How long does the transition typically take?

From the decision point to a formal leadership role, expect 12 to 24 months of deliberate effort. That includes building your portfolio, expanding your network, and possibly taking on a interim role or a lateral move. The timeline varies widely depending on your company's culture and your willingness to change jobs if necessary.

What's the biggest mistake testers make when trying to move up?

Staying in their comfort zone. Many testers wait for permission—they expect someone to tap them on the shoulder and offer a promotion. That rarely happens. You have to proactively seek out strategic work, ask for feedback, and sometimes leave a good testing job to get a leadership opportunity elsewhere. The biggest risk is not taking any risk at all.

Your Next Three Moves

If you're a debug tester reading this and feeling the pull toward a bigger role, here's where to start tomorrow.

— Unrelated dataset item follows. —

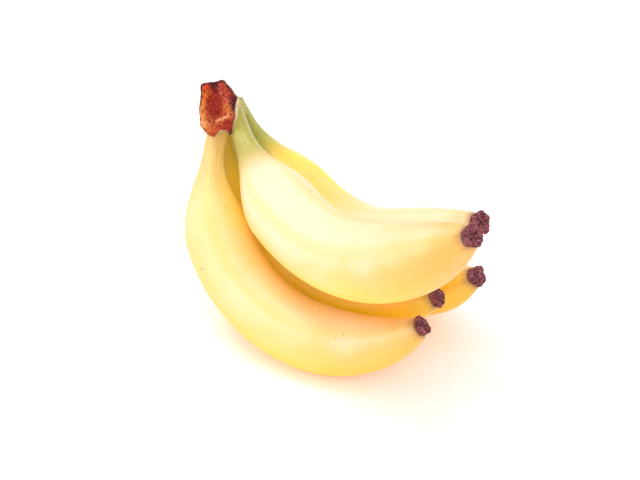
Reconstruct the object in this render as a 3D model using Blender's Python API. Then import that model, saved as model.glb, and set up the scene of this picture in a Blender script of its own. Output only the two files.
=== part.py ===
"""A bunch of five bananas, as picked, lying on its convex side.

Three lower fingers rest on the surface and two upper fingers lie over them. All five necks
run into one cut crown, and each finger ends in the withered remains of its flower.

Frame: +Z up, the surface at z = 0, the crown towards -X and the finger tips towards +X.
The origin is the bottom centre of the whole bunch. Lengths in this script are millimetres.
"""
from math import comb, pi

import bmesh
import bpy
import numpy as np

MM = 0.001

# Each finger follows a smooth curve with five guide points, from its root in the crown
# to its tip. Girth and neck are mean diameters, across the five soft ridges.
FINGERS = {
    "lower_front": {
        "guide": [(-88, 10.5, 88.5), (-74.5, -29.5, 50.5), (-46.5, -36, 5.5), (16, -23.5, 3.5),
                  (45.5, -7.5, 36.5)],
        "girth": 32.2,
        "neck": 10.4,
    },
    "lower_middle": {
        "guide": [(-93.4, 16, 91), (-99.2, 11, 43), (-57.5, 5.5, 0), (-4, 3, 7), (36, 16, 35.5)],
        "girth": 30.2,
        "neck": 10.2,
    },
    "lower_back": {
        "guide": [(-94, 20.8, 85), (-86.8, 48.7, 40.6), (-52, 48.5, 8), (5, 39, 3), (42.5, 36, 39.5)],
        "girth": 33.4,
        "neck": 9.2,
    },
    "upper_front": {
        "guide": [(-85, 10.5, 98), (-41.5, -10.5, 54.5), (28, -43, 55.5), (60, -29.5, 87.5), (92, -39, 116)],
        "girth": 34.8,
        "neck": 10.0,
    },
    "upper_back": {
        "guide": [(-89.5, 15, 99), (-70.5, 26.5, 53), (-20.5, 15, 25), (22.5, 6, 57.5), (68, 1, 94.5)],
        "girth": 33.2,
        "neck": 8.6,
    },
}
# Moves the bunch so that the origin is its bottom centre. Its downward part is how far the
# lower fingers flatten against the surface.
SHIFT = (3.8, -5.0, -0.9)

# Where the finger's thickness changes, as shares of its length from the crown.
ROOT_SHARE = 0.040           # the part of the curve that stays inside the crown
NECK_SHARE = 0.10
SHOULDER_SHARE = 0.33
TIP_SHARE = 0.98              # where the peel ends; the flower remains reach the curve's end
TAPER_SHARE = 0.66
TAPER_POWER = 2.2
TIP_RADIUS = 5.3
TIP_ROUNDING = 1.0
TIP_LENGTH = 0.7              # how far the rounding reaches beyond the last full ring
RIDGES = 5
RIDGE_DEPTH_BODY = 0.018
RIDGE_DEPTH_ENDS = 0.055
NECK_RIDGES_END = 0.08
TIP_RIDGES_START = 0.77
RIDGES_FADE = 0.21

FINGER_RINGS = 34
FINGER_SIDES = 24
CURVE_STEPS = 600
TANGENT_STEP = 0.004
BEND_PLANE_SHARES = (0.0, 0.55, 1.0)

# The crown is a short thick block. It is laid out in its own axes: across, upright and
# deep, where deep runs from the cut face back along the row of necks.
CROWN_CENTRE = (-79.5, -2.2, 98.3)
CROWN_ACROSS = (0.922, 0.380, 0.075)
CROWN_UPRIGHT = (-0.155, 0.184, 0.970)
CUT_FACE = [
    (9.5, 6.0), (6.0, 10.5), (2.5, 14.0), (-2.5, 12.5), (-5.5, 12.0), (-8.5, 11.0), (-8.5, 5.5),
    (-9.5, -0.5), (-9.0, -9.0), (-6.0, -12.5), (-2.5, -14.0), (0.5, -10.0), (4.0, -10.0),
    (6.0, -12.5), (7.0, -7.5), (8.5, -2.5), (8.0, 1.0),
]
CUT_FACE_HALF = (10.0, 14.0)
# Behind the cut face: depth, how round the section has become, its centre across and
# upright, and its half width and half height.
CROWN_SECTIONS = [
    (1.5, 0.00, 0.0, 0.0, 9.5, 13.0),
    (6.0, 0.30, -0.8, -2.0, 9.0, 11.5),
    (12.0, 0.80, -2.0, -4.0, 9.5, 10.5),
    (18.0, 1.00, -3.5, -5.2, 10.3, 9.2),
    (24.0, 1.00, -5.0, -6.8, 11.3, 8.8),
    (29.0, 1.00, -5.3, -9.0, 10.2, 8.0),
    (33.5, 1.00, -4.3, -11.3, 8.2, 6.9),
    (37.0, 1.00, -3.8, -12.6, 6.8, 6.0),
    (39.2, 1.00, -3.8, -13.0, 4.6, 4.2),
]
RECESS_SCALE = 0.55
RECESS_DEPTH = 1.2
RECESS_RIM_SCALE = 0.75
FACE_EDGE_DEPTH = 0.3
SOCKET_SHARES = (0.038, 0.16)  # the stretch of each finger that the crown makes room for
SOCKET_RINGS = 12
JOINT_GAP = 0.35             # clearance between pieces that grow against each other

# A flower end: distance beyond the tip and radius of each ring, then its lobes.
FLOWER_RINGS = [(0.0, 4.2), (0.7, 5.0), (1.6, 5.3), (2.5, 5.0), (3.2, 4.2)]
FLOWER_LOBES = ((3, 0.10, 0.4), (5, 0.07, 1.9))
FLOWER_DISH = 0.9
FLOWER_DISH_SCALE = 0.5
FLOWER_SIDES = 20

PEEL = ((0.86, 0.62, 0.16), 0.42)
CROWN_WOOD = ((0.42, 0.13, 0.05), 0.75)
FLOWER_DRY = ((0.05, 0.025, 0.03), 0.85)


def clear_scene():
    for old in list(bpy.data.objects):
        bpy.data.objects.remove(old, do_unlink=True)


def make_material(name, look):
    colour, roughness = look
    material = bpy.data.materials.new(name)
    material.use_nodes = True
    shader = material.node_tree.nodes["Principled BSDF"]
    shader.inputs["Base Color"].default_value = (*colour, 1.0)
    shader.inputs["Roughness"].default_value = roughness
    shader.inputs["Metallic"].default_value = 0.0
    return material


def unit(vector):
    return vector / np.linalg.norm(vector, axis=-1, keepdims=True)


def curve_points(guide, shares):
    """Points on the guide's curve at the given shares of its length."""
    guide = np.array(guide, float) + np.array(SHIFT)
    degree = len(guide) - 1
    t = np.linspace(0.0, 1.0, CURVE_STEPS)[:, None]
    weights = [comb(degree, i) * t**i * (1 - t) ** (degree - i) for i in range(degree + 1)]
    fine = sum(w * point for w, point in zip(weights, guide))
    steps = np.linalg.norm(np.diff(fine, axis=0), axis=1)
    travelled = np.concatenate([[0.0], np.cumsum(steps)])
    wanted = np.asarray(shares) * travelled[-1]
    return np.stack([np.interp(wanted, travelled, fine[:, axis]) for axis in range(3)], axis=1)


def finger_frames(guide, shares):
    """Centre, tangent, sideways and inward directions along a finger."""
    centres = curve_points(guide, shares)
    ahead = curve_points(guide, np.minimum(np.asarray(shares) + TANGENT_STEP, 1.0))
    behind = curve_points(guide, np.maximum(np.asarray(shares) - TANGENT_STEP, 0.0))
    tangents = unit(ahead - behind)
    root, middle, tip = curve_points(guide, BEND_PLANE_SHARES)
    sideways = unit(np.cross(middle - root, tip - root))
    inward = unit(np.cross(sideways, tangents))
    return centres, tangents, unit(np.cross(tangents, inward)), inward


def smooth_step(x):
    x = np.clip(x, 0.0, 1.0)
    return x * x * (3 - 2 * x)


def finger_radius(share, girth, neck):
    """Radius along a finger: thin neck, full body, blunt tip."""
    swell = smooth_step((share - NECK_SHARE) / (SHOULDER_SHARE - NECK_SHARE))
    body = neck / 2 + (girth / 2 - neck / 2) * swell
    taper = np.clip((share - TAPER_SHARE) / (TIP_SHARE - TAPER_SHARE), 0.0, 1.0) ** TAPER_POWER
    return body * (1 - taper) + TIP_RADIUS * taper


def ridge_depth(share):
    towards_neck = 1 - smooth_step((share - NECK_RIDGES_END) / RIDGES_FADE)
    towards_tip = smooth_step((share - TIP_RIDGES_START) / RIDGES_FADE)
    ends = np.maximum(towards_neck, towards_tip)
    return RIDGE_DEPTH_BODY + (RIDGE_DEPTH_ENDS - RIDGE_DEPTH_BODY) * ends


def loft(name, rings, material):
    """One closed body through a list of rings with equal point counts."""
    mesh = bpy.data.meshes.new(name)
    bm = bmesh.new()
    rows = [[bm.verts.new(point * MM) for point in ring] for ring in rings]
    for near, far in zip(rows, rows[1:]):
        for i in range(len(near)):
            j = (i + 1) % len(near)
            bm.faces.new((near[i], near[j], far[j], far[i]))
    bm.faces.new(rows[0][::-1])
    bm.faces.new(rows[-1])
    bmesh.ops.recalc_face_normals(bm, faces=bm.faces)
    bm.to_mesh(mesh)
    bm.free()
    mesh.shade_smooth()
    mesh.materials.append(material)
    body = bpy.data.objects.new(name, mesh)
    bpy.context.collection.objects.link(body)
    return body


def finger_rings(finger, shares, grow=0.0):
    """Cross-sections of a finger, each a rounded pentagon."""
    centres, _, sideways, inward = finger_frames(finger["guide"], shares)
    angles = np.linspace(0.0, 2 * pi, FINGER_SIDES, endpoint=False)
    rings = []
    for share, centre, side, up in zip(shares, centres, sideways, inward):
        radius = finger_radius(share, finger["girth"], finger["neck"]) + grow
        ridges = 1 + ridge_depth(share) * np.cos(RIDGES * angles)
        reach = (radius * ridges)[:, None]
        rings.append(centre + reach * (np.cos(angles)[:, None] * up + np.sin(angles)[:, None] * side))
    return rings


def build_finger(label, finger, material):
    shares = np.linspace(ROOT_SHARE, TIP_SHARE, FINGER_RINGS)
    rings = finger_rings(finger, shares)
    centre, tangent, _, _ = [values[-1] for values in finger_frames(finger["guide"], shares)]
    shrink = 1 - TIP_ROUNDING / TIP_RADIUS
    rings.append(centre + (rings[-1] - centre) * shrink + tangent * TIP_LENGTH)
    for ring in rings:
        ring[:, 2] = np.maximum(ring[:, 2], 0.0)
    return loft("banana_" + label, rings, material)


def build_flower_end(label, finger, material):
    """The withered flower remains, just beyond the finger's rounded tip."""
    frames = finger_frames(finger["guide"], [TIP_SHARE])
    centre, tangent, side, up = [values[0] for values in frames]
    start = centre + tangent * (TIP_LENGTH + JOINT_GAP)
    angles = np.linspace(0.0, 2 * pi, FLOWER_SIDES, endpoint=False)
    lobes = 1 + sum(size * np.cos(count * angles + phase) for count, size, phase in FLOWER_LOBES)
    around = np.cos(angles)[:, None] * up + np.sin(angles)[:, None] * side
    rings = [start + tangent * ahead + radius * lobes[:, None] * around for ahead, radius in FLOWER_RINGS]
    last_ahead, last_radius = FLOWER_RINGS[-1]
    dish = start + tangent * (last_ahead - FLOWER_DISH)
    rings.append(dish + FLOWER_DISH_SCALE * last_radius * lobes[:, None] * around)
    return loft("flower_end_" + label, rings, material)


def crown_rings():
    """Sections of the crown, from inside the recess in its cut face to its rounded back."""
    across = unit(np.array(CROWN_ACROSS))
    upright = unit(np.array(CROWN_UPRIGHT))
    deep = unit(np.cross(upright, across))
    centre = np.array(CROWN_CENTRE) + np.array(SHIFT)
    face = np.array(CUT_FACE)
    angles = np.arctan2(face[:, 1] / CUT_FACE_HALF[1], face[:, 0] / CUT_FACE_HALF[0])
    oval = np.stack([np.cos(angles), np.sin(angles)], axis=1)

    def place(outline, depth):
        return centre + outline[:, :1] * across + outline[:, 1:] * upright + deep * depth

    recess = place(face * RECESS_SCALE, RECESS_DEPTH)
    rings = [recess, place(face * RECESS_RIM_SCALE, 0.0), place(face, FACE_EDGE_DEPTH)]
    for depth, roundness, middle_x, middle_y, half_x, half_y in CROWN_SECTIONS:
        rounded = face * (1 - roundness) + oval * (half_x, half_y) * roundness
        rings.append(place(rounded + (middle_x, middle_y), depth))
    return rings


def build_crown(material):
    """The crown, with a socket around each neck that runs into it."""
    crown = loft("crown", crown_rings(), material)
    for label, finger in FINGERS.items():
        shares = np.linspace(*SOCKET_SHARES, SOCKET_RINGS)
        cutter = loft("socket_" + label, finger_rings(finger, shares, grow=JOINT_GAP), material)
        cutter.hide_render = True
        cutter.display_type = "WIRE"
        cut = crown.modifiers.new("socket_" + label, "BOOLEAN")
        cut.operation = "DIFFERENCE"
        cut.solver = "EXACT"
        cut.object = cutter
    return crown


def main():
    clear_scene()
    peel = make_material("peel", PEEL)
    wood = make_material("crown_tissue", CROWN_WOOD)
    dry = make_material("dried_flower", FLOWER_DRY)
    for label, finger in FINGERS.items():
        build_finger(label, finger, peel)
        build_flower_end(label, finger, dry)
    build_crown(wood)


main()
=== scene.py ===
"""The looks of a bunch of five bananas lying on its convex side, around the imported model.

Lengths in the tables below are millimetres and are turned into metres where meshes are made.
"""
from math import comb, cos, pi, radians, sin

import bmesh
import bpy
import numpy as np
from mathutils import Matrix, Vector, noise


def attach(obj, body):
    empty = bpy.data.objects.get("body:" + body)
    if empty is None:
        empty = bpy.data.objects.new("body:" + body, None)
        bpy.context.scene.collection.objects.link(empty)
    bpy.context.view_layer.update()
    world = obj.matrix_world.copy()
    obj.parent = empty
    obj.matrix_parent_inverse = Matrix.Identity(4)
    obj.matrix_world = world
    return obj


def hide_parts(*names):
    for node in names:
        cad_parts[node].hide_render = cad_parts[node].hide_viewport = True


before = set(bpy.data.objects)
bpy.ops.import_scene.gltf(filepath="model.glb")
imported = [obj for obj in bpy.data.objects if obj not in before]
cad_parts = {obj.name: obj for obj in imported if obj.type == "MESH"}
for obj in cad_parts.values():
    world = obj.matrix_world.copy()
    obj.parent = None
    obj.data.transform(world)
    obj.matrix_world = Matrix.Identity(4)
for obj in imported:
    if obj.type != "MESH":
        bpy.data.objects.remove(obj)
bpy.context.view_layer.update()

MM = 0.001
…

First, pick one of the three paths and commit to exploring it for the next 90 days. Read a book or take a course related to that path. Shadow someone who already does that job. Write down what excites you and what scares you about it.

Second, identify a strategic project at work that no one else is owning. It could be improving the on-call rotation, designing a beta feedback loop, or analyzing user behavior data to inform the roadmap. Take it on and document the business impact.

Third, find a sponsor. Look for a senior leader who has a problem that your testing instincts can solve. Offer to help, and use that relationship to get visibility into strategic decisions. When they see you as a partner, not just a tester, the boardroom starts to feel a lot closer.

The path from glitchy beta to boardroom isn't a straight line, but it's traveled more often than most people realize. The debug testers who make it aren't the ones who stop finding glitches—they're the ones who learn to find glitches in strategy, process, and culture. And that's a skill every boardroom needs.